When he revved the engine, he was invoking the violent reality of what happens to black people in this place (in Brazil), and whether he meant to or not--what happens to Black people all over the world. Last year, across Brazil, 76 percent of the victims of police killings were Black, and 80 percent were between the ages of 12 and 29.

On another ride back to the hotel later in the week in Salvador, we were coming from a late night of dancing when we passed a funeral parlor that had a storefront on a main street. It was lit up with bright lights like a booth at a carnival. Caskets of all sizes were leaning up against every wall. There were people in line talking to the owner in the doorway. There was a child on someone’s hip. It was after 2am.

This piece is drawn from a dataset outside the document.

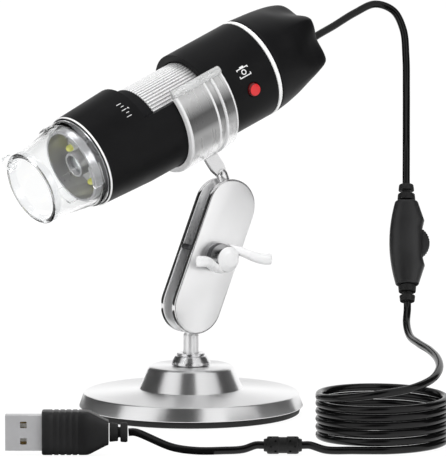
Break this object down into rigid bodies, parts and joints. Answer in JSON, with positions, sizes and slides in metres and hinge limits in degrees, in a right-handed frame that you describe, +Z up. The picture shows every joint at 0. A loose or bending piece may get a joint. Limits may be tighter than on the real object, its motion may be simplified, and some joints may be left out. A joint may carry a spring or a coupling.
{
  "type": "usb digital microscope",
  "caption": "Handheld USB microscope barrel with focus wheel and clear nose cap, clipped on a ball-jointed arm with a round weighted base, with cord, dial and plug.",
  "frame": {"origin": "centre of the round base's underside, on the surface that it stands on", "axes": "+Z up, +X to the right and -Y towards the viewer of the picture; the arm and barrel head 35.3 degrees from +X towards +Y"},
  "size_m": [0.1541, 0.1562, 0.1393],
  "materials": {
    "base_steel": "spun and brushed stainless steel",
    "rubber": "matt black rubber",
    "iron": "plain",
    "chrome": "polished bright plating",
    "clip_gloss": "glossy silver plated plastic",
    "black_satin": "satin soft-touch black",
    "black_gloss": "gloss black",
    "silver_paint": "silver painted plastic",
    "clear": "clear acrylic",
    "grey_plastic": "satin grey",
    "white_plastic": "white translucent plastic",
    "lamp": "clear yellow lamp",
    "lens": "coated glass",
    "circuit": "green solder mask",
    "red_button": "semi-gloss red",
    "cord": "semi-gloss black vinyl",
    "plug_steel": "stamped and plated"
  },
  "bodies": {
    "root": {"base_shell": "base_steel", "base_pad": "rubber", "base_weight": "iron", "post_collar": "base_steel", "post_nut": "iron", "cord_coil": "cord", "cord_run_a": "cord", "ferrite_core": "black_satin", "cord_run_b": "cord", "plug_relief": "rubber", "plug_grip": "black_satin", "plug_shell": "plug_steel", "plug_tongue": "white_plastic"},
    "post": {"ball_post": "chrome"},
    "arm": {"rear_plate": "chrome", "front_plate": "chrome", "spacer_tab": "iron", "clamp_screw": "chrome", "clamp_washer": "chrome"},
    "nut": {"wing_nut": "chrome"},
    "head_ball": {"upper_ball": "chrome"},
    "clip": {"clip_tongue": "chrome", "clip_ring": "clip_gloss"},
    "scope": {"housing": "black_satin", "index_ring": "black_satin", "reflector_cup": "grey_plastic", "clear_cap": "clear", "led_board": "white_plastic", "led_1": "lamp", "led_2": "lamp", "led_3": "lamp", "led_4": "lamp", "led_5": "lamp", "led_6": "lamp", "led_7": "lamp", "led_8": "lamp", "sensor_board": "circuit", "image_sensor": "black_gloss", "main_board": "circuit", "tact_switch": "grey_plastic", "light_ring": "white_plastic", "tail_cap": "black_satin", "cord_gland": "rubber", "cord_upper": "cord", "control_front": "black_satin", "control_back": "black_satin", "control_screw": "plug_steel", "control_relief_top": "rubber", "control_relief_bottom": "rubber", "cord_middle": "cord"},
    "focus": {"focus_wheel": "silver_paint"},
    "carriage": {"lens_carriage": "grey_plastic", "lens_barrel": "black_satin", "objective_lens": "lens"},
    "button": {"snap_button": "red_button"},
    "dial": {"control_dial": "black_gloss"}
  },
  "joints": [
    {"name": "post_swivel", "type": "hinge", "parent": "root", "child": "post", "pos_m": [0, 0, 0.0382], "axis": [0, 0, 1], "range_deg": [-180, 180], "deforming": ["cord_middle"]},
    {"name": "arm_tilt", "type": "hinge", "parent": "post", "child": "arm", "pos_m": [0, 0, 0.0382], "axis": [-0.5779, 0.8161, 0], "range_deg": [-60, 20], "deforming": ["cord_middle"]},
    {"name": "head_tilt", "type": "hinge", "parent": "arm", "child": "head_ball", "pos_m": [0.01322, 0.00936, 0.07564], "axis": [-0.5779, 0.8161, 0], "range_deg": [-20, 25], "deforming": ["cord_middle"]},
    {"name": "head_swivel", "type": "hinge", "parent": "head_ball", "child": "clip", "pos_m": [0.01322, 0.00936, 0.07564], "axis": [-0.2991, -0.2118, 0.9304], "range_deg": [-90, 90], "deforming": ["cord_middle"]},
    {"name": "barrel_slide", "type": "slide", "parent": "clip", "child": "scope", "axis": [0.7593, 0.5376, 0.3665], "range_m": [-0.006, 0.012], "deforming": ["cord_middle"]},
    {"name": "focus_turn", "type": "hinge", "parent": "scope", "child": "focus", "pos_m": [-0.03844, -0.01041, 0.08973], "axis": [0.7593, 0.5376, 0.3665], "range_deg": [-150, 150]},
    {"name": "lens_slide", "type": "slide", "parent": "scope", "child": "carriage", "axis": [0.7593, 0.5376, 0.3665], "range_m": [-0.0036, 0.0036]},
    {"name": "shutter_press", "type": "slide", "parent": "scope", "child": "button", "axis": [-0.5946, 0.8021, 0.0552], "range_m": [0, 0.0006], "stiffness_N_per_m": 800, "springref_m": -0.0004},
    {"name": "dial_turn", "type": "hinge", "parent": "scope", "child": "dial", "pos_m": [0.0775, 0.0101, 0.0585], "axis": [0, 0.8988, -0.4384], "range_deg": [-130, 130]},
    {"name": "nut_turn", "type": "hinge", "parent": "arm", "child": "nut", "pos_m": [0.00592, 0.00419, 0.05495], "axis": [0.5779, -0.8161, 0], "range_deg": [0, 540]}
  ],
  "couplings": [
    {"joint": "lens_slide", "follows": "focus_turn", "m_per_rad": 0.001337}
  ]
}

Like the United States, in Brazil, slavery exists as an ancestor to incarceration. Like the United States, the vast majority of incarcerated people in Brazil are Black. Like the United States, to be Black and breathing in Brazil, is to hold fear and celebration and grief in one hand, juggling. Like the United States, to be Black and breathing in Brazil is to live precariously at the mercurial whims of state sanctioned violence at all times--to know the metal taste of terror too well, to know the lingering scent of loss clinging to all of the clothes in your closet as a house scent.

                                         ……….

It is clear to me that the work that Black folks in Brazil do to get free, is inextricably tied to my own freedom.

In Brazil, there are Black people that look like me. There are Black people that look like you. Black people make the rhythm of Brazil and I didn’t have to speak the language to know that. We know us when we feel us.